El informe anual de la Oficina de Naciones Unidas para los Derechos Humanos en Colombia es demoledor. Por cuarto año consecutivo, en el balance entregado por sus delegados, las masacres aumentaron en el país. Fueron 98 en total –seis más que un año atrás- que dejaron la escalofriante cifra de 320 víctimas, principalmente en Antioquia, Atlántico, Cauca, Magdalena, Nariño y Valle del Cauca, donde se constató el incremento de la violencia derivada de estrategias de expansión territorial, control social y otras acciones de amedrentamiento, acoso o extorsión perpetradas por grupos armados ilegales y organizaciones criminales que siguen condenando a los civiles de zonas rurales y urbanas a la inaceptable vulneración de sus derechos y libertades.
Pese a la reducción de algunos indicadores, como el de crímenes de líderes sociales -105 en 2023 frente a 116 en 2022- o el de personas desplazadas y confinadas, nadie debería permitirse caer en la autocomplacencia de cantar victoria o de mostrarse satisfecho, cuando aún tenemos la deshonrosa cifra de asesinatos de defensores de derechos humanos más alta de todo el mundo.
Este es un patrón tan repudiable como doloroso que se repite casi siempre: los actores armados ilegales asesinan a quienes deciden levantar su voz para decir basta o “se convierten en un obstáculo” para sus dinámicas de férreo control social.
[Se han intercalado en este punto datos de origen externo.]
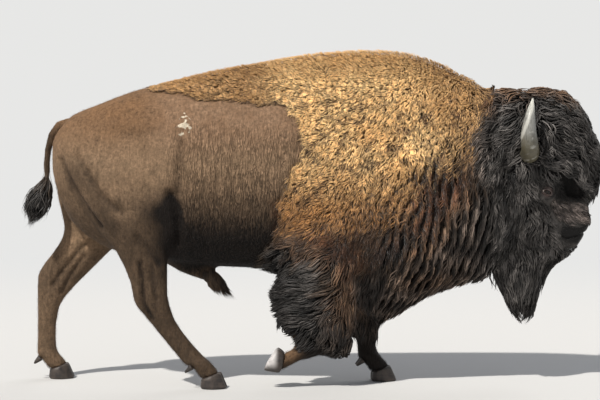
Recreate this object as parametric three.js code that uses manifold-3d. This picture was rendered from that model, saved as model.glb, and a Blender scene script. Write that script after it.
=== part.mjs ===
// American bison bull, walking, as a still life-size model.
// Millimetres. +Z is up, +X is the way the animal faces, and its right side is towards -Y.
// It is modelled whole, from lofts through named stations, and then parted with thin cuts.
import * as THREE from "three";
import { mergeVertices } from "three/addons/utils/BufferGeometryUtils.js";
import Module from "manifold-3d";

const wasm = await Module();
wasm.setup();

// ---- driving dimensions -------------------------------------------------------------------

const GAP = 0.5; // width of every parting cut
const BODY_SIDES = 22; // facets round the trunk
const HEAD_SIDES = 18;
const LEG_SIDES = 11;
const FAR = 4000; // longer than the animal, for cutting blocks

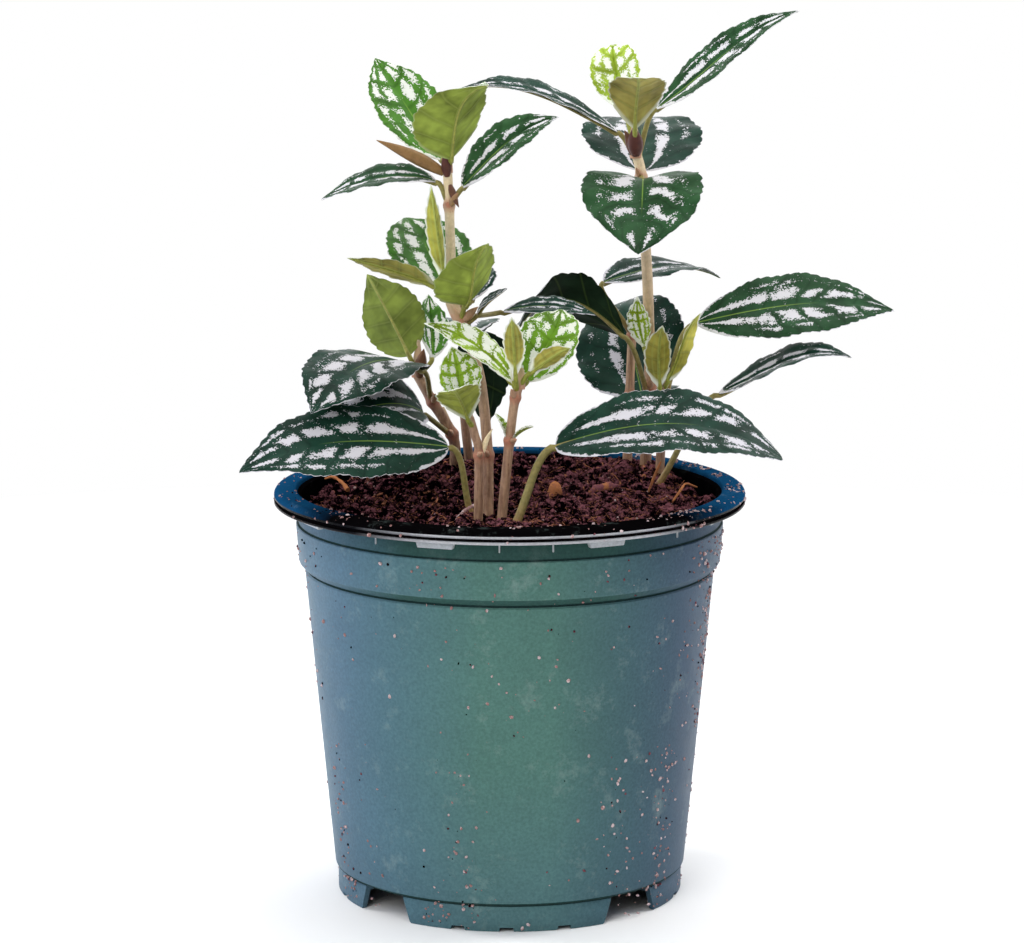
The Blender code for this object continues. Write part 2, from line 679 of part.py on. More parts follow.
def petiole_path(name, leaf):
    """From the stem's axis or from below the soil to the underside of the blade."""
    points, tangents, across = midrib(leaf, np.array([0.0, *MIDRIB_REACH]))
    base, along = points[0], tangents[0]
    if leaf["stem"] == "root":
        start = np.array(ROOTS[name])
    else:
        start = point_on_stem(leaf["stem"], leaf["node_height"])
    reach = np.linalg.norm(base - start)
    first = start + (base - start) * PETIOLE_LEAVING
    second = base - along * reach * PETIOLE_ARRIVING
    path = []
    for step in range(PETIOLE_STEPS):
        t = step / PETIOLE_STEPS
        path.append(
            (1 - t) ** 3 * start + 3 * (1 - t) ** 2 * t * first + 3 * (1 - t) * t**2 * second + t**3 * base
        )
    if leaf["stem"] == "root":
        lean = path[1] - path[0]
        path.insert(0, start - lean / lean[2] * STEM_ROOT_DEPTH)
    under = np.cross(tangents, across) * MIDRIB_DROP
    path += list(points + under)
    radii = [PETIOLE_RADIUS] * (len(path) - 1) + [PETIOLE_END_RADIUS]
    return path, radii


def leaf_record(name):
    return dict(zip(LEAF_FIELDS, LEAVES[name]), fullness=FULLNESS.get(name, OUTLINE_FULLNESS))


def make_leaf(name, collection, helpers, clearances):
    leaf = leaf_record(name)
    obj = blade(name, leaf, collection)
    path, radii = petiole_path(name, leaf)
    petiole = hide_helper(tube(name + "_petiole", path, radii, PETIOLE_SIDES, helpers))
    combine(obj, "UNION", [petiole])
    if leaf["stem"] in clearances:
        combine(obj, "DIFFERENCE", clearances[leaf["stem"]].objects)
        keep_largest_body(obj)
    shade_round(obj, SOFT_ANGLE)
    give_material(obj, LEAF_COLOUR)
    return obj


def make_stem(name, collection, helpers):
    points, radii = stem_sections(name)
    stem = tube(name, points, radii, STEM_SIDES, collection)
    extras = new_collection(name + " shoots", helpers)
    for index, (owner, start, end, radius, end_radius) in enumerate(SHOOTS):
        if owner == name:
            hide_helper(shoot_tube(f"{name}_shoot_{index}", start, end, radius, end_radius, extras))
    for index, (owner, base, heading, rise, length, width) in enumerate(TINY_LEAVES):
        if owner == name:
            leaf = dict(
                TINY_LEAF_SHAPE, base=base, heading=heading, rise=rise, length=length, width=width
            )
            apply_modifiers(hide_helper(blade(f"{name}_tiny_leaf_{index}", leaf, extras)))
    combine(stem, "UNION", extras.objects)
    shade_round(stem, SOFT_ANGLE)
    give_material(stem, STEM_COLOUR)
    return stem


def make_clearance(name, helpers):
    """Solids a little larger than a stem and its shoots, which cut the gap that leaves keep to it."""
    solids = new_collection(name + " clearance", helpers)
    points, radii = stem_sections(name)
    grown = [radius + CLEARANCE for radius in radii]
    hide_helper(tube(name + "_clearance", points, grown, STEM_SIDES, solids))
    for index, (owner, start, end, radius, end_radius) in enumerate(SHOOTS):
        if owner == name:
            wide, narrow = radius + CLEARANCE, end_radius + CLEARANCE
            hide_helper(shoot_tube(f"{name}_clearance_{index}", start, end, wide, narrow, solids))
    return solids


def soil_profile():
    """From the middle of the surface out to the pot's wall, then down inside the pot to its floor."""
    inside = [(radius - CLEARANCE, height) for radius, height in pot_inner_profile()]
    neck, body_top, corner = inside[8], inside[5], inside[4]
    floor = [(radius, height + CLEARANCE) for radius, height in reversed(inside[1:4])]
    top = [(radius, SOIL_LEVEL) for radius in SOIL_RINGS]
    middle = (0.0, FLOOR_WALL + CLEARANCE)
    return top + [(SOIL_EDGE_RADIUS, SOIL_LEVEL), neck, body_top, corner, *floor, middle]


def make_soil(collection, helpers):
    rough = turned("soil_turned", soil_profile(), SOIL_SIDES, collection)
    mesh = evaluated_mesh(rough)
    bpy.data.objects.remove(rough)
    for vert in mesh.vertices:
        if vert.co.z > (SOIL_LEVEL - 0.1) * MM:
            vert.co.z += soil_rise(vert.co.x / MM, vert.co.y / MM) * MM
    soil = new_object("soil", mesh, collection)
    holes = new_collection("Stem holes", helpers)
    for name, (radius, _, _) in STEMS.items():
        path = stem_path(name)
        along = path[1] - path[0]
        bottom = path[0] - along / along[2] * HOLE_EXTRA_DEPTH
        points = (bottom, path[1], path[1] + along / 2)
        hide_helper(tube(name + "_hole", points, [radius + CLEARANCE] * 3, STEM_SIDES, holes))
    for name in ROOTS:
        path, _ = petiole_path(name, leaf_record(name))
        along = path[1] - path[0]
        bottom = path[0] - along / along[2] * HOLE_EXTRA_DEPTH
        wide = [PETIOLE_RADIUS + 1.5 * CLEARANCE] * 3
        hide_helper(tube(name + "_hole", (bottom, path[1], path[2]), wide, PETIOLE_SIDES, holes))
    combine(soil, "DIFFERENCE", holes.objects)
    shade_round(soil, SOFT_ANGLE)
    give_material(soil, SOIL_COLOUR)
    return soil


def main():
    clear_scene()
    plant = new_collection("Potted aluminium plant")
    helpers = new_collection("Cutters and joined pieces")
    clearances = {}
    for name in STEMS:
        make_stem(name, plant, helpers)
        clearances[name] = make_clearance(name, helpers)
    for name in LEAVES:
        make_leaf(name, plant, helpers, clearances)
    make_soil(plant, helpers)
    make_pot(plant, helpers)


main()
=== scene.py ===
"""Looks of the potted aluminium plant: fine leaves, stems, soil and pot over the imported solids.

Lengths in the tables and functions are in millimetres and become metres through MM; angles are in
degrees. The pot's axis is the Z axis, the floor is z = 0, and -Y is the front.
"""

import math

import bmesh
import bpy
import numpy as np
from bpy.props import FloatProperty, FloatVectorProperty, IntProperty, PointerProperty
from mathutils import Matrix, Vector, noise


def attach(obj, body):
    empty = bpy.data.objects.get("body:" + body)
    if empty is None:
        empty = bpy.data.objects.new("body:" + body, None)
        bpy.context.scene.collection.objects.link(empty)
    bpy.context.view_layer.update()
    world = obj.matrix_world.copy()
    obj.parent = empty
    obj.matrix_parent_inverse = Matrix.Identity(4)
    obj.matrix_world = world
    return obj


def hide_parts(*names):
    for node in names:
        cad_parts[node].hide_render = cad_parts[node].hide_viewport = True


bl_info = {
    "name": "Potted aluminium plant",
    "version": (1, 0, 0),
    "blender": (4, 5, 0),
    "location": "3D View > Sidebar > Plant",
    "description": "Builds the visible leaves, stems, soil and nursery pot of a potted aluminium plant",
    "category": "Object",
}

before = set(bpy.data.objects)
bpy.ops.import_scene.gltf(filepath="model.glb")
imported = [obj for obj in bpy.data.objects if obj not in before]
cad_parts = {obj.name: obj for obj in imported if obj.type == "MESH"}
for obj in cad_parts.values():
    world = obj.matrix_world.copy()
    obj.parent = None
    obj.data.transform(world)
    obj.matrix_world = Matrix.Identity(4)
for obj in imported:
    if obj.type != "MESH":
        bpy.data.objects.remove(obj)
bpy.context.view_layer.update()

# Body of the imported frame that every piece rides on: the plant has no moving parts
BODY = "root"
MM = 0.001
WHITE = (1.0, 1.0, 1.0)

# Edges sharper than these angles aren't shaded smooth
PIECE_SHARP = 70.0
POT_SHARP = 40.0
LUG_SHARP = 50.0
ALL_SMOOTH = 180.0

# Camera, worked out from the ellipse of the rim and the height of the pot in the photo
CAMERA_TARGET = (0.83, 0.0, 149.1)
CAMERA_DISTANCE = 1400.0
CAMERA_ELEVATION = 10.2
CAMERA_LENS = 140.5
SENSOR_WIDTH = 36.0

# Distances from the plant where the floor starts to fade to white and where it is white
WHITE_FROM = 350.0
WHITE_FULL = 800.0

# Paper: half its width, where it starts in front, where its bend begins, and how high it goes
SWEEP_HALF_WIDTH = 3000.0
SWEEP_FRONT = -2200.0
SWEEP_BACK = 1000.0
SWEEP_BEND = 600.0
SWEEP_TOP = 3000.0
SWEEP_STEPS = 12

# Soft square lights: place, size, setting and share of the power, setting of the colour, and aim
MIDDLE = (0.0, 0.0, 140.0)
BACKDROP = (0.0, 1600.0, 700.0)
LIGHTS = {
    "Key": ((-550.0, -1250.0, 950.0), 1000.0, "key", 1.0, "white", MIDDLE),
    "Top": ((150.0, 100.0, 1200.0), 900.0, "key", 0.5, "white", MIDDLE),
    "Left": ((-900.0, -150.0, 120.0), 450.0, "side", 1.0, "side_colour", MIDDLE),
    "Right": ((900.0, -150.0, 120.0), 450.0, "side", 0.5, "side_colour", MIDDLE),
    "Backdrop left": ((-1500.0, 600.0, 1300.0), 1000.0, "backdrop", 1.0, "white", BACKDROP),
    "Backdrop right": ((1500.0, 600.0, 1300.0), 1000.0, "backdrop", 1.0, "white", BACKDROP),
}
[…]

Así que siendo coherentes con la dramática realidad que afrontan extensas regiones de la Colombia profunda, la situación no solo se encuentra lejos de mejorar, sino que en algunos casos ha empeorado durante los últimos años.
Poniendo la lupa en el Índice de Impacto de la Violencia elaborado por la misma oficina de Naciones Unidas, para tratar de entender cómo la criminalidad se ha expandido en el país, basta señalar que en 2023 los municipios y grandes ciudades sacudidos por hechos violentos sumaron en total 206, en 28 de los 32 departamentos, cuando en 2022 fueron 180 y en el 2021, 156.
Por cierto, Soledad, en la categoría de muy alta violencia, puesto 25, así como Barranquilla, Malambo y Puerto Colombia, en la de alta, aparecen en el listado del año anterior, que encabezan Tame, en Arauca; Balboa, en Cauca; Cali, en el Valle del Cauca, y Tumaco, en Nariño, consideradas las zonas más críticas del país. En estos últimos territorios hacen presencia el Ejército de Liberación Nacional (ELN) y disidencias de Farc, en particular el Estado Mayor Central (EMC), el de ‘Iván Mordiscos’, con ambos dialoga el actual Gobierno y mantiene un cese al fuego bilateral.
Es desalentador que las negociaciones de paz no transformen la infame dinámica de la guerra ni alivien de alguna manera la crisis humanitaria que soportan las comunidades en departamentos históricamente impactados por la violencia. Por el contrario, lo que ha constatado la ONU y centros de pensamiento independientes, como la Fundación Ideas para la Paz (FIP,) es un progresivo fortalecimiento del accionar de los grupos armados ilegales, en términos de un aumento en el número de sus integrantes como en sus estrategias de expansión en las regiones.
Hace falta atender el mensaje de Juliette de Rivero, representante de esta oficina en Colombia, cuando advierte: "La consolidación del poder de los grupos en algunos territorios representa un riesgo para la gobernabilidad y para la protección de los derechos humanos de la población". Su inequívoco llamado al Gobierno Petro, al que reconoce su “enfoque de derechos humanos en las nuevas políticas de seguridad, desmantelamiento y drogas”, para que fortalezca el “Estado de derecho en los territorios dada la preocupante situación de inseguridad" es coincidente con invocaciones similares hechas por distintos sectores políticos, sociales y, en particular, por las comunidades, que se sienten solas e indefensas ante el avance de una guerra sin señales de acabar.
Urge pasar de las palabras a los hechos para traducir las iniciativas del Ejecutivo en “planes estratégicos y territoriales para su implementación”. Es decir, menos retórica y más acciones. O como también se deduce de lo señalado por la ONU, el Gobierno no puede ni debe perder el rumbo porque el Estado, como el garante de los derechos humanos, aunque esté al frente de una negociación -difícil por la naturaleza sediciosa de su contraparte y desarticulada, en ocasiones, por su improvisación-, está obligado a garantizar la seguridad de los territorios y a dar una respuesta eficaz, oportuna y proporcionada cuando se cometan ataques o violaciones de derechos humanos, lo cual no siempre ocurre por una fuerza pública con las manos amarradas.